Affluent investors appear comfortable with their current holdings, suggests a new report from TIGER 21, a learning group for high net worth investors in North America.
The current report represents the investment exposure of US$19 billion in investable assets controlled by the group’s 200 members as of the end of the third quarter of 2012.
The allocation structure for TIGER 21 members remained relatively static when compared with last quarter’s report. The only noticeable differences were a decrease in the allocation to hedge funds from 8% to 7% and an equal increase in the public equity allocation from 22% to 23%. All other categories remained unchanged.
“The theme running through the Third Quarter Asset Allocation Report echoes the sentiment I’ve heard from many HNW individuals,” says Thane Stenner, managing director and founding member of TIGER 21 Canada.
“By and large, they’re comfortable with their current holdings. While they’re not finding a lot of screaming bargains out there, they don’t seem to be paying all that much attention to those who are predicting a stock market collapse either,” he says.

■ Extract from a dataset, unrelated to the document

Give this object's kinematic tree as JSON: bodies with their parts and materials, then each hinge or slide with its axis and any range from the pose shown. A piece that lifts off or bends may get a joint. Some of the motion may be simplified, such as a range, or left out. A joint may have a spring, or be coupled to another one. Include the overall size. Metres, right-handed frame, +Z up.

Regarding members’ 13% allocation to fixed income – the lowest level since the start of the financial crisis in 2007, Stenner says, “High net worth investors are preparing for the inevitable rise in interest rates. When rates rise, government bond holders are going to be hurting. It seems the wealthy are getting off the train before it goes over the cliff.”

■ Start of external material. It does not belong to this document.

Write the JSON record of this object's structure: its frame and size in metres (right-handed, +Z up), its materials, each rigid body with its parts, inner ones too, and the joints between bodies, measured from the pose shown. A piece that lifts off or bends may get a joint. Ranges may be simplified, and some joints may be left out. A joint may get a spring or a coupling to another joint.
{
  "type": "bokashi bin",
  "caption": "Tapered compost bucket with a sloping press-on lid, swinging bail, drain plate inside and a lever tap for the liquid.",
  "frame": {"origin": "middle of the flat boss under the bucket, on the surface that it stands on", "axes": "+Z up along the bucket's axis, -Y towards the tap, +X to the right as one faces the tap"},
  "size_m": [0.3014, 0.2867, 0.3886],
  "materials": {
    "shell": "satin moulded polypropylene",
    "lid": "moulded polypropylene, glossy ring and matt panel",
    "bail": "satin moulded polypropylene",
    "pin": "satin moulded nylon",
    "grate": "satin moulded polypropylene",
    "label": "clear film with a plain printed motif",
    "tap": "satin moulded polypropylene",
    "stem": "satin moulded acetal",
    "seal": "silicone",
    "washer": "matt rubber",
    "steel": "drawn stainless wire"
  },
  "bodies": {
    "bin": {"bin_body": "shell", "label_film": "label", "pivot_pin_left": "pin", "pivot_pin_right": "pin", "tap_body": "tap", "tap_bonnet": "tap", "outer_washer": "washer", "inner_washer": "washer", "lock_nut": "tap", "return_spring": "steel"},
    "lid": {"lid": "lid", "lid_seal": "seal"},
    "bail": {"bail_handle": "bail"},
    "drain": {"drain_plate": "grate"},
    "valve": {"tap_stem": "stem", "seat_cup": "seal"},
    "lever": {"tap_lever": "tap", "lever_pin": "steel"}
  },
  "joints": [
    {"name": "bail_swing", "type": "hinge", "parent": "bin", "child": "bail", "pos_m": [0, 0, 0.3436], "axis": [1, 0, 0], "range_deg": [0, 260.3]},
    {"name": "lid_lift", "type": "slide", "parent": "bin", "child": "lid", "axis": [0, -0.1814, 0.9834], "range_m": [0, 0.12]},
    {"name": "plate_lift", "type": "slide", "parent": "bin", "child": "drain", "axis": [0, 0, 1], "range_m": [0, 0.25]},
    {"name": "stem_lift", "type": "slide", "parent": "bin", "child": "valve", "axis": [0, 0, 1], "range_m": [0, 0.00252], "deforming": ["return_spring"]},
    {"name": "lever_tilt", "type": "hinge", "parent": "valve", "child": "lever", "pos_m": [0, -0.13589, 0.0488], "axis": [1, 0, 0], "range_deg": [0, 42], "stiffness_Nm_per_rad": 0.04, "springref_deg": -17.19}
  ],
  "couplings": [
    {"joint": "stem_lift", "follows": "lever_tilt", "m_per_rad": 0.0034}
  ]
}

Private equity investment remains at a five year high of 18% of members’ portfolios – which includes investments in funds as well as direct investments in businesses. “The high level of private equity allocation is hardly surprising considering that many TIGER 21 Members like to be in control of their own destinies. They often feel more comfortable with operating business risk than with stock market risk,” says Stenner.
Equity exposures have been trending upward over the past five quarters. Although allocations have not returned to levels seen in the last six months of 2008, there has been increasing interest in this space over the past year, to 23% from 21%.
Hedge fund allocations continue to scale back. At a current allocation level of 7%, this is below the median trend of 9% seen over the past few quarters and the lowest level seen since the first quarter of last year.